En muchos casos, al menos parte del costo financiero lo estaba asumiendo el comercio, o bien las tarjetas de crédito. Por otro lado, dadas las preferencias de los consumidores y sus restricciones de presupuesto, los precios de contado reflejaban conformidad de parte del consumidor y de los negocios: ¿por qué una ley que obliga a diferenciar precio de contado de financiado va hacer que bajen los de contado?
Lo más previsible es que suban los financiados, puesto que al contado ya había un acuerdo explícito en el mercado sobre que esos eran los precios determinados por la oferta y la demanda.
Para arreglar todo este error ridículo, que debería bastar para cerrar la Secretaría de Comercio y destinar sus capacitadísimos recursos a mejores fines, el gobierno no solo no decidió dar marcha atrás con la medida, sino que presionó a bancos públicos para que sacaran planes de financiación con tasas de interés por debajo de las de mercado. Más intervencionismo a un error del intervencionismo.

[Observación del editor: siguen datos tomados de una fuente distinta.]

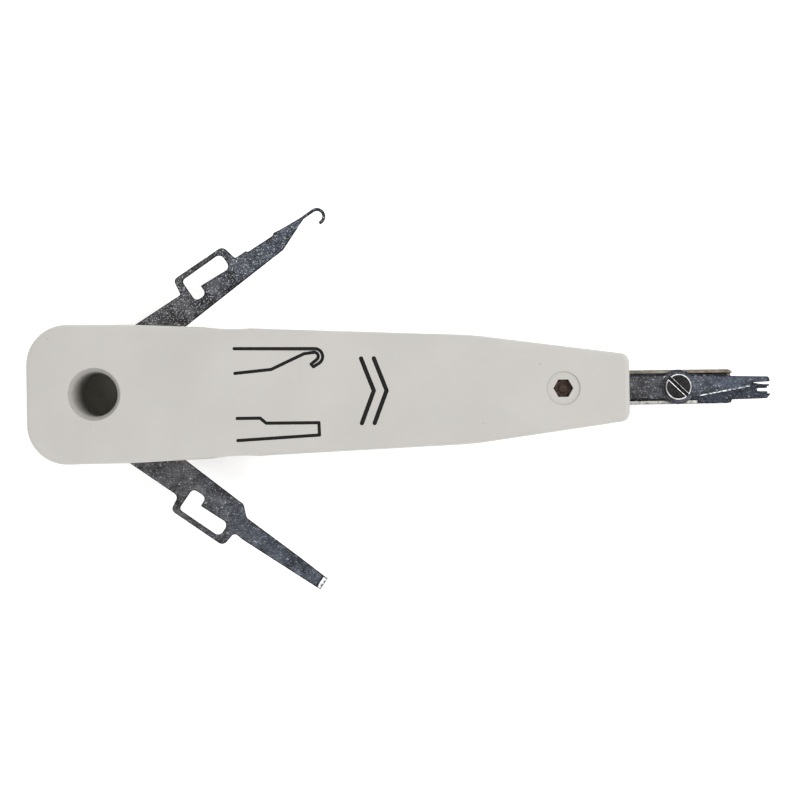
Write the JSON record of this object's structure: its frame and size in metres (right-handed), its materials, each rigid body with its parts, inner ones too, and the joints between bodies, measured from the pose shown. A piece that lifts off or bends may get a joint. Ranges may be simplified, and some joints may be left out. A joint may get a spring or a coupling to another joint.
{
  "type": "punch down tool",
  "caption": "Flat two-shell handle with a sprung inserting head and scissors at its tip, and a wire hook and a release blade that fold out of its sides.",
  "frame": {"origin": "on the axis of the hanging hole, on the plane where the two shells meet", "axes": "+X along the handle to the inserting tip, +Y to the hook's side, +Z out of the marked front face, along the hanging hole"},
  "size_m": [0.1768, 0.0916, 0.024],
  "materials": {
    "handle_plastic": "warm off-white moulded plastic, fine satin",
    "blade_steel": "dark grey tumbled tool steel",
    "olive_steel": "yellow-passivated steel sheet, worn dull",
    "black_oxide": "black oxide",
    "zinc_steel": "zinc plated",
    "ground_steel": "ground bright",
    "spring_steel": "oiled spring wire",
    "dark_steel": "dull plated",
    "brown_steel": "browned steel"
  },
  "bodies": {
    "handle": {"front_shell": "handle_plastic", "rear_shell": "handle_plastic", "shell_screw": "dark_steel", "shell_nut": "brown_steel", "cam_sleeve": "ground_steel", "body_screws": "zinc_steel", "hook_pin": "ground_steel", "blade_pin": "ground_steel", "spring_seat": "ground_steel", "main_spring": "spring_steel"},
    "head": {"head_channel": "olive_steel", "inserter_blade": "blade_steel", "fixed_jaw": "blade_steel", "head_rivet": "ground_steel", "guide_rod": "ground_steel", "pivot_screw": "black_oxide", "pivot_washer": "blade_steel", "pivot_nut": "black_oxide"},
    "scissor": {"moving_jaw": "blade_steel"},
    "hook": {"pull_hook": "blade_steel"},
    "blade": {"release_blade": "blade_steel"}
  },
  "joints": [
    {"name": "head_slide", "type": "slide", "parent": "handle", "child": "head", "axis": [-1, 0, 0], "range_m": [0, 0.006], "stiffness_N_per_m": 4200, "springref_m": -0.006, "deforming": ["main_spring"]},
    {"name": "scissor_turn", "type": "hinge", "parent": "head", "child": "scissor", "pos_m": [0.1385, 0, 0], "axis": [0, 0, 1], "range_deg": [-4.02, 0]},
    {"name": "hook_swing", "type": "hinge", "parent": "handle", "child": "hook", "pos_m": [0.0076, 0.0123, 0], "axis": [0, 0, 1], "range_deg": [-35.9, 56.4]},
    {"name": "blade_swing", "type": "hinge", "parent": "handle", "child": "blade", "pos_m": [0.0076, -0.0123, 0], "axis": [0, 0, 1], "range_deg": [-54.9, 37.4]}
  ],
  "couplings": [
    {"joint": "scissor_turn", "follows": "head_slide", "rad_per_m": -11.636}
  ]
}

La única medida razonable en el tema “cuotas sin interés” debería haber sido eliminar el artículo que estaba generando malos entendidos – o bien eliminar toda la ley de tarjetas de crédito- y reemplazarla por la siguiente disposición:
Los negocios gozan de total libertad para establecer sus precios tanto en operaciones al contado como en operaciones con tarjeta
Con el tiempo, si las subas en los precios en cuotas generan mayores retornos para comercios o tarjetas de crédito, la competencia fomentará la entrada de nuevos jugadores que bajarán el costo del crédito o bien los precios. Sin embargo, en el corto plazo, los resultados fueron malos y el consumo inevitablemente sufrirá el efecto.
El intervencionismo no se soluciona con más y “mejor pensado” intervencionismo, sino con libre mercado. El “neoliberal” gobierno de Macri debería saberlo. Y si no, es tiempo de que se entere.